◆ Stored data ◆
[BEGIN]

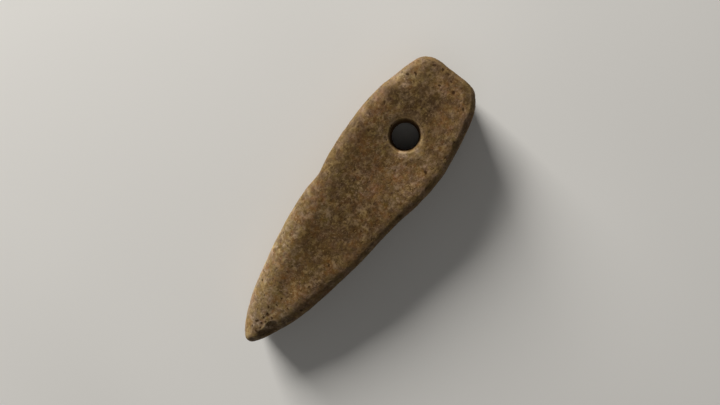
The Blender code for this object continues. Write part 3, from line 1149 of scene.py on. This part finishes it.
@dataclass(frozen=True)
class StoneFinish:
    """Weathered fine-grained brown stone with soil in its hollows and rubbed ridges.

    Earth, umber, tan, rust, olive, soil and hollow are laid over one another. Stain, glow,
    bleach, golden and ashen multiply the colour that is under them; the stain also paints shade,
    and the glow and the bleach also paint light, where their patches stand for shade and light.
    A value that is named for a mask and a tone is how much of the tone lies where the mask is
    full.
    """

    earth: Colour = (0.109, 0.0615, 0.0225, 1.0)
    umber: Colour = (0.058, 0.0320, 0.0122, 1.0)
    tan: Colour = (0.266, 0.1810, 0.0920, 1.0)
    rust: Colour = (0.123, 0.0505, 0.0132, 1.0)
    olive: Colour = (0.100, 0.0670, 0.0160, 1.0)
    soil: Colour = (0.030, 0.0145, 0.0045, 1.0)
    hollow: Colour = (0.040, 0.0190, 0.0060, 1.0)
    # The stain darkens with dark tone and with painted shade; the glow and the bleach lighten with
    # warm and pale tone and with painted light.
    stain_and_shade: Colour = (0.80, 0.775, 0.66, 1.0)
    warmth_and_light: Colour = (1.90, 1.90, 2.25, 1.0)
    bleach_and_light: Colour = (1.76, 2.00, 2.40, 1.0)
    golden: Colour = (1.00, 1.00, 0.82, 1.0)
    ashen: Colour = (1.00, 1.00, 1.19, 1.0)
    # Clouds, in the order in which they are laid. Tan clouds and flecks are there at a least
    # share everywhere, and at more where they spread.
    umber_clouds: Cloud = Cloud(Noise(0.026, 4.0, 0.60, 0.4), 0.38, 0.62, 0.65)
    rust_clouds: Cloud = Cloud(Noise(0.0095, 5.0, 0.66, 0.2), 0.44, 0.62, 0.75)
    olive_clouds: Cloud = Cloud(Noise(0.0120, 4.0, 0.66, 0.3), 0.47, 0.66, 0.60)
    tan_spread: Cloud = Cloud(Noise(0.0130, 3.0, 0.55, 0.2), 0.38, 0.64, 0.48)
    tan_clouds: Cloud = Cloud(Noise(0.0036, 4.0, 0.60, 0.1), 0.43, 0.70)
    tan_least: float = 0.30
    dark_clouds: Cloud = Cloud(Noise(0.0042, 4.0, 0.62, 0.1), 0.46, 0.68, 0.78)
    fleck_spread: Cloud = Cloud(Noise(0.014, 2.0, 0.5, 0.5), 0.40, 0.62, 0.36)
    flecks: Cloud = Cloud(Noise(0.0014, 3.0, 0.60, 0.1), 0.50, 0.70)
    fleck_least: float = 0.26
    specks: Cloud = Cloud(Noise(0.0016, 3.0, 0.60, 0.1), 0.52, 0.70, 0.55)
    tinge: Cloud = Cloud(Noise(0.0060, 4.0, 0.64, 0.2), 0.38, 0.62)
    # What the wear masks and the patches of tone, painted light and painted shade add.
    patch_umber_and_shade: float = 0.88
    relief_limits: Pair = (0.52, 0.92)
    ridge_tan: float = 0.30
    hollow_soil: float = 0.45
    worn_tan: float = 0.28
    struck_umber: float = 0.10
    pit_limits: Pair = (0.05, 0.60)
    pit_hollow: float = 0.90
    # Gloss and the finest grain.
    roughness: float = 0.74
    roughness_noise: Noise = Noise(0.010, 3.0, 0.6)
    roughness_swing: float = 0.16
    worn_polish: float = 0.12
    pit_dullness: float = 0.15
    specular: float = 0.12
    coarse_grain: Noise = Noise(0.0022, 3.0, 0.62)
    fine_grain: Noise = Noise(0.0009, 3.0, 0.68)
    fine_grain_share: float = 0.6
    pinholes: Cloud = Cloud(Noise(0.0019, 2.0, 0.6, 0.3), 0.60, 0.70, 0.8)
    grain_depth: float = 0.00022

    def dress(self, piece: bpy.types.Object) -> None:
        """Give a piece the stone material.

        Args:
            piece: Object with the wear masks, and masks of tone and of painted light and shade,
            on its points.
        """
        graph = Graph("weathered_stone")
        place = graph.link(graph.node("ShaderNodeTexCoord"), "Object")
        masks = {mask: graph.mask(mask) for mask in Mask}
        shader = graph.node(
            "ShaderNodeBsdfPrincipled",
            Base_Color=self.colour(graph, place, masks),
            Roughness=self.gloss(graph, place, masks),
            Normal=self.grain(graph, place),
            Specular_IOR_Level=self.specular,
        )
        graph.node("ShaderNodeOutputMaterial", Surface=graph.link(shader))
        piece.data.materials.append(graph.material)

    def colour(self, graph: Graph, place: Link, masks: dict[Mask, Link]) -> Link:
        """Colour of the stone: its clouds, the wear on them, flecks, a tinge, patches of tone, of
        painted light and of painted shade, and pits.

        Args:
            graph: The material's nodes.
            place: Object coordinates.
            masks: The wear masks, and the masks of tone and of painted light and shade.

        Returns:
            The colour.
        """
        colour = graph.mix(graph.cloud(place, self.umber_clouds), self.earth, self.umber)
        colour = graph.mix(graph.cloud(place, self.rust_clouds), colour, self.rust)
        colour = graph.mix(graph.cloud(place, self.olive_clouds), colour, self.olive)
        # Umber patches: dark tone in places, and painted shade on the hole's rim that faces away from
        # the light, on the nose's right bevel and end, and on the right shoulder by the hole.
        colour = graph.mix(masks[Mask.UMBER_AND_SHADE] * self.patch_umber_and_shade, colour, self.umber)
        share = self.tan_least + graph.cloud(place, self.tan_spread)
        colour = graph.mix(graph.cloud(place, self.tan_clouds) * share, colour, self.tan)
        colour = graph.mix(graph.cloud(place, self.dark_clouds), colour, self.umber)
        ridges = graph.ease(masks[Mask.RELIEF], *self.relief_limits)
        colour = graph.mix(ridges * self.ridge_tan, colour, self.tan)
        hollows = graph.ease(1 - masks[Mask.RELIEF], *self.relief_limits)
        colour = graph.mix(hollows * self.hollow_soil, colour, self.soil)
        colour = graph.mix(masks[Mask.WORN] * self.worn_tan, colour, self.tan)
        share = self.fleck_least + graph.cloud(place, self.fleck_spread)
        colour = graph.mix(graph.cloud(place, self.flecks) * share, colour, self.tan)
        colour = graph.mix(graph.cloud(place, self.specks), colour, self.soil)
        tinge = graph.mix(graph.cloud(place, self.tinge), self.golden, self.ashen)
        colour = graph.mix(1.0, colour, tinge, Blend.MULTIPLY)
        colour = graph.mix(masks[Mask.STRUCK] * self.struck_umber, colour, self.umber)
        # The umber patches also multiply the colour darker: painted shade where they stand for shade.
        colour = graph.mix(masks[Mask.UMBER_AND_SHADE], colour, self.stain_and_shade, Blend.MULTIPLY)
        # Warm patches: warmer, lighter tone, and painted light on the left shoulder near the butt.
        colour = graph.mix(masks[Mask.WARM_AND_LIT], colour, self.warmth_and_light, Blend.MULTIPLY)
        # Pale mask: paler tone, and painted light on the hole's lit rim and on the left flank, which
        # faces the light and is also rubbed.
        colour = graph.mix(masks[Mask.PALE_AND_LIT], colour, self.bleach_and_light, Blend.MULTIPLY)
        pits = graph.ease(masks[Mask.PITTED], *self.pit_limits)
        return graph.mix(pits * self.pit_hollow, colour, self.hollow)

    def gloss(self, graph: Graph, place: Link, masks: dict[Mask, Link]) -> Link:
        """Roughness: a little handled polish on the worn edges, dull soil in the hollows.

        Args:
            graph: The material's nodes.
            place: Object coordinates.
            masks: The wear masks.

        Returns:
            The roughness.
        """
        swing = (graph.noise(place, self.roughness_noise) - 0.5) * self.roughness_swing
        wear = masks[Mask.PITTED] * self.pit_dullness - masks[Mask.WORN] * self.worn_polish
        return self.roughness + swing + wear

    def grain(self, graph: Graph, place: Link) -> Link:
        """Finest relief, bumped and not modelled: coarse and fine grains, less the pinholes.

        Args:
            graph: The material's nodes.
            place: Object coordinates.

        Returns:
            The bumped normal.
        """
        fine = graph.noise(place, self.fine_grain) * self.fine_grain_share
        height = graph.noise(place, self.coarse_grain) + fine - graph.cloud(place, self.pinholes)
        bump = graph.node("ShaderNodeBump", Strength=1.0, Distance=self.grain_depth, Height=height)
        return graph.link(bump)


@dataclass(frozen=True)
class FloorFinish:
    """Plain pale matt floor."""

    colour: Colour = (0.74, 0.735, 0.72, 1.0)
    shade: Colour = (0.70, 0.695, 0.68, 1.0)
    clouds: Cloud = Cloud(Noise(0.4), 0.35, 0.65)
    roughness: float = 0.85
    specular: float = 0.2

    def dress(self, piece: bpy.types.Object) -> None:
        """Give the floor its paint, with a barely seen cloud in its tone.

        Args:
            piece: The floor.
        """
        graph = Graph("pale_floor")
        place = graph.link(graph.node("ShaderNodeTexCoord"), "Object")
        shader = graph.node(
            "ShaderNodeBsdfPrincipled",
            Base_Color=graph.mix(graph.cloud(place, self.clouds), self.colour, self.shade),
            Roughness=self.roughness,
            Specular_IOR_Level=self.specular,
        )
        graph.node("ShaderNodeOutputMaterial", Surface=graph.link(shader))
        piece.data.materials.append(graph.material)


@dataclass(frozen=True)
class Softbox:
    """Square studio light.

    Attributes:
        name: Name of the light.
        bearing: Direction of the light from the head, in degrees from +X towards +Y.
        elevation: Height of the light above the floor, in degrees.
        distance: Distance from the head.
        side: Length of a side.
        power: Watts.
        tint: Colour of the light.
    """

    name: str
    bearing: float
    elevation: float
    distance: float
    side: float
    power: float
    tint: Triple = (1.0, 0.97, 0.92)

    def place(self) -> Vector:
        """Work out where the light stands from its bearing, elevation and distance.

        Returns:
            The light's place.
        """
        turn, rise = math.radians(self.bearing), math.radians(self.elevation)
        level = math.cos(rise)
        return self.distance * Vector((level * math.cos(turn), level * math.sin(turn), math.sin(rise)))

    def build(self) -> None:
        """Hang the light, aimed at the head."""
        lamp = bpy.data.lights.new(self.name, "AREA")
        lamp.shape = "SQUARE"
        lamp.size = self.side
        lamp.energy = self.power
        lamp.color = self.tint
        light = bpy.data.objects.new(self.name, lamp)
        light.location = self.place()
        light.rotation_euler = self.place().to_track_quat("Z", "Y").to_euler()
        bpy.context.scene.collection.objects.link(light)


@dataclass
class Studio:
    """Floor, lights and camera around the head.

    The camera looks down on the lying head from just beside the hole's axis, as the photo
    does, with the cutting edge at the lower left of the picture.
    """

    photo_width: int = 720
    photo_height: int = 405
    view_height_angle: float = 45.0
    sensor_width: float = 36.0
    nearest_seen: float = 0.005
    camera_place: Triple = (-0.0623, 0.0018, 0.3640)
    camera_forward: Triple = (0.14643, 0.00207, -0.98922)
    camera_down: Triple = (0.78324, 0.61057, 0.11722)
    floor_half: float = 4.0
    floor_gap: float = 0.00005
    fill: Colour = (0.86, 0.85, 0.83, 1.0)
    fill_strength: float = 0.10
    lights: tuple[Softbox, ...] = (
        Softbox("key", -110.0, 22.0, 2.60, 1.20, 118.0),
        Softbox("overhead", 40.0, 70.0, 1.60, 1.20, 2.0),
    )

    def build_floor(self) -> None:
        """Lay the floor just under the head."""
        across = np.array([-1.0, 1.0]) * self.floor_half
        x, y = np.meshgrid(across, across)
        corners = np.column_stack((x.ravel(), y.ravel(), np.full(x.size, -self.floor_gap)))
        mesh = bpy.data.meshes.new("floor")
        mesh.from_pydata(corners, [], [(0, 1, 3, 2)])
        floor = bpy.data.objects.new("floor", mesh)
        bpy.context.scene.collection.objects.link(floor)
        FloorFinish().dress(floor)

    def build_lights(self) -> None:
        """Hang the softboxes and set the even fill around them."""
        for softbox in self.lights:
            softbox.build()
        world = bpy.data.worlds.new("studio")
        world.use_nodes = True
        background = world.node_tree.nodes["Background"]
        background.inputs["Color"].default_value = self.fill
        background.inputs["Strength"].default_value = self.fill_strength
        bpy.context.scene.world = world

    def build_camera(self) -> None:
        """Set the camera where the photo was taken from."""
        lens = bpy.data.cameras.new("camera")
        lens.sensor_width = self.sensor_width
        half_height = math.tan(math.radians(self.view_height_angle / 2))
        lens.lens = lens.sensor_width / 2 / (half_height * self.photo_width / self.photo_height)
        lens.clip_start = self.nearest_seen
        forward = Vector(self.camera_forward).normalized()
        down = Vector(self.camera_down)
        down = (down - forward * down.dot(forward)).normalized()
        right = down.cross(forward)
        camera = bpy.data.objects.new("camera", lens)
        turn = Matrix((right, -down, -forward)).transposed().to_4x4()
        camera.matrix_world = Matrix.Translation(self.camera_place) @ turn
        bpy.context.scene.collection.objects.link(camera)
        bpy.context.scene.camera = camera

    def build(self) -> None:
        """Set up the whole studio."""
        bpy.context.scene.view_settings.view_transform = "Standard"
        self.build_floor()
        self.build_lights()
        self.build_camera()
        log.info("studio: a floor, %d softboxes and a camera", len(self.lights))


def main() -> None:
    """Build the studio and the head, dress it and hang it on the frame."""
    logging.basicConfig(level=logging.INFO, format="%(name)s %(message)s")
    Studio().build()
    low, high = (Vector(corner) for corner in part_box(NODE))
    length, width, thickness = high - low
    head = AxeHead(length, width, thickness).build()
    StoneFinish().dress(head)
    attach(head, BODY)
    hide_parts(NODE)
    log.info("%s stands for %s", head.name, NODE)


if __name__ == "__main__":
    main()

[END]

Quote exactly the lines running from the start of the listing above through the line where "and rubbed ridges." is found, and output no other lines.

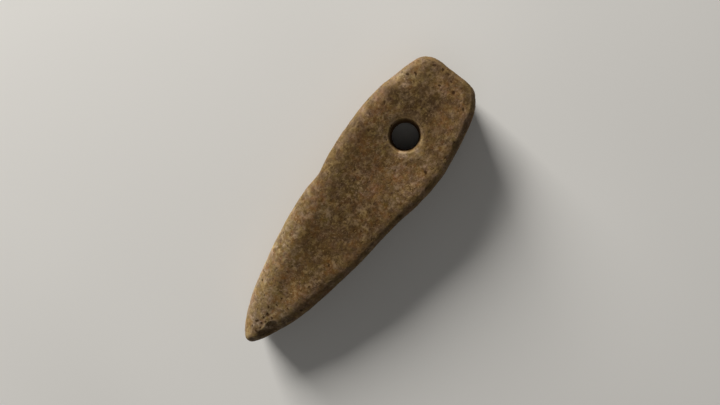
The Blender code for this object continues. Write part 3, from line 1149 of scene.py on. This part finishes it.
@dataclass(frozen=True)
class StoneFinish:
    """Weathered fine-grained brown stone with soil in its hollows and rubbed ridges.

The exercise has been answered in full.